Make a multiple sequence alignment using clustal-omega:

clustalo --in=alkB_nt.fasta --out=alkB_nt.sto --force --outfmt=st --wrap=80 --threads 12

Convert alignment to fasta format with esl-reformat:

esl-reformat -o alkB_nt.afa afa alkB_nt.sto

Build HMM with HMMer:

hmmbuild --cpu 12 alkB_nt.hmm alkB_nt.sto

3.2 Search genomes using HMM

Make the output directories:

mkdir hmmsearch_bacteria
mkdir hmmsearch_archaea

Call genes in genomes with Prodigal:

mkdir archaea_prodigal_out
mkdir bacteria_prodigal_out
parallel -j 12 --eta -a archaea_genomes.txt 'gunzip archaea_genomes/{}_genomic.fna.gz'
parallel -j 12 --eta -a bacteria_genomes.txt 'gunzip bacteria_genomes/{}_genomic.fna.gz'
parallel -j 12 --eta -a archaea_genomes.txt 'prodigal -i archaea_genomes/{}_genomic.fna -d archaea_prodigal_out/{}.fna'
parallel -j 12 --eta -a bacteria_genomes.txt 'prodigal -i bacteria_genomes/{}_genomic.fna -d bacteria_prodigal_out/{}.fna'

Search the genomes:

parallel -j 12 --eta -a archaea_genomes.txt 'hmmsearch --tblout hmmsearch_archaea/{}.out alkB_nt.hmm archaea_prodigal_out/{}.fna'
parallel -j 12 --eta -a bacteria_genomes.txt 'hmmsearch --tblout hmmsearch_bacteria/{}.out alkB_nt.hmm bacteria_prodigal_out/{}.fna'

3.3 Collate the output from the HMM searches

Get the count_hmm_hits.py script and run this (this script is here or will be pre-installed with PICRUSt2):

python count_hmm_hits.py -hf hmmsearch_archaea -g alkB -o archaea_alkB.txt
python count_hmm_hits.py -hf hmmsearch_bacteria -g alkB -o bacteria_alkB.txt

Note that this script uses an e-value of 10 to the power of -25 by default.

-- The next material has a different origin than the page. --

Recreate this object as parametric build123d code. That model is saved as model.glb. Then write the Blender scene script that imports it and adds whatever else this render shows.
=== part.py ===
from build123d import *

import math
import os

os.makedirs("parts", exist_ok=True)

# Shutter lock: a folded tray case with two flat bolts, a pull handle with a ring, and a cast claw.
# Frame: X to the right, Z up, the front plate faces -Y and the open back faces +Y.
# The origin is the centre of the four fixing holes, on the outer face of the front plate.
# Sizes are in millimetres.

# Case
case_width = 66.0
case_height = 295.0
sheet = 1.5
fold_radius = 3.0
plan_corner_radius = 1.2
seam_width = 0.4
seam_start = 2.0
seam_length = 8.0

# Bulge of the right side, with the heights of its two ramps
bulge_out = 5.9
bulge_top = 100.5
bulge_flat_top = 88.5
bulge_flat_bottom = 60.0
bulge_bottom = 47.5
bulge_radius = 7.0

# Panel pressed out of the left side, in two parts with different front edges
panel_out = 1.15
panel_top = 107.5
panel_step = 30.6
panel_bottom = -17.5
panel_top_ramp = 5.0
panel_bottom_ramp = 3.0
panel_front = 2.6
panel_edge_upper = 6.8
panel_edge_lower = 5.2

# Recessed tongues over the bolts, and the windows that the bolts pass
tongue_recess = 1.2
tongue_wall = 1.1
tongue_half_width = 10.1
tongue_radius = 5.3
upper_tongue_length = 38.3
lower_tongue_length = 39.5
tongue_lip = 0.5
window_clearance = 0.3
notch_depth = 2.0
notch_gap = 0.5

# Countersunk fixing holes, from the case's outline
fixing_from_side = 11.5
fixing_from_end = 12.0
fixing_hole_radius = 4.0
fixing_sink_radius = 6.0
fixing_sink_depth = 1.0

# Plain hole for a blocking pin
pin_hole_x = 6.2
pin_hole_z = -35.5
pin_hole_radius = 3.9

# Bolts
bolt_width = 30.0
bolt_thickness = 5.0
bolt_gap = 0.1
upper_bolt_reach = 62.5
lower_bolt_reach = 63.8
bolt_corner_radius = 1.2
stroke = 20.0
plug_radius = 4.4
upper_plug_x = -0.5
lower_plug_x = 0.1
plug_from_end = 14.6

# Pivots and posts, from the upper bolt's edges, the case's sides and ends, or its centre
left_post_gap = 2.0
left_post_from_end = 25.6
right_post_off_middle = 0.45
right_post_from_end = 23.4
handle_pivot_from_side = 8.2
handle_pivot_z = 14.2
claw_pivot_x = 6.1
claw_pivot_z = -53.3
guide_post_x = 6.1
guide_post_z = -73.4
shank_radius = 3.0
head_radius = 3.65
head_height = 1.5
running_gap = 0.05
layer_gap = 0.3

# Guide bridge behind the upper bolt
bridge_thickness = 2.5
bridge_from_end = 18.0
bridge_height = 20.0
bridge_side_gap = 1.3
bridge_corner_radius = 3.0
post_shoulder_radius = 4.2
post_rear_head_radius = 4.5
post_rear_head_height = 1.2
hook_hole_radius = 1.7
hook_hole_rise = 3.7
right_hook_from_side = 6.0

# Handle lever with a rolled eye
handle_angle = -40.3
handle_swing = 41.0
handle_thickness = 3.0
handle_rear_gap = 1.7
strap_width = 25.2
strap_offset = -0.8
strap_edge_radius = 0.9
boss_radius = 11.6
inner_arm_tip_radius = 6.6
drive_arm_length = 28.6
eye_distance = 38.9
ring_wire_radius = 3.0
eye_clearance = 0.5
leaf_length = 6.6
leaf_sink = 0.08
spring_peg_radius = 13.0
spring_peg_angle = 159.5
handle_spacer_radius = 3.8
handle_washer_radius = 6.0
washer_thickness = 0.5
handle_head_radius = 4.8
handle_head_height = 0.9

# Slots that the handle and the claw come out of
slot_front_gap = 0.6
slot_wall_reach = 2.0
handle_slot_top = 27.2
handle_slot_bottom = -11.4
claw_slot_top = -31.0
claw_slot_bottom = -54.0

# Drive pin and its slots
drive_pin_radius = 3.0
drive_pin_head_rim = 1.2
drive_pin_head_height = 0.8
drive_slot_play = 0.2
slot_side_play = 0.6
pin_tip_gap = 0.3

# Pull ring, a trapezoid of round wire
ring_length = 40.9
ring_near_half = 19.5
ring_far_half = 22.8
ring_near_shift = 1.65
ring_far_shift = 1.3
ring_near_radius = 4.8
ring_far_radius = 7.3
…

This is what we have found to work well in our own work, but you can change the value using the -e flag within this script, e.g. -e -35.

4. Run PICRUSt2 with the new custom trait tables

For this, you can just run PICRUSt2 in the normal way but specify these tables for your traits:

picrust2_pipeline.py -s chemerin_16S/seqs.fna -i chemerin_16S/table.biom -o picrust2_out_pipeline_custom_traits -p 12 --custom_trait_tables_ref1 bacteria_alkB.txt --custom_trait_tables_ref2 archaea_alkB.txt --no_pathways

Note that you will likely need to set the --no_pathways option, unless your custom tables contain EC numbers that match the Metacyc pathways files.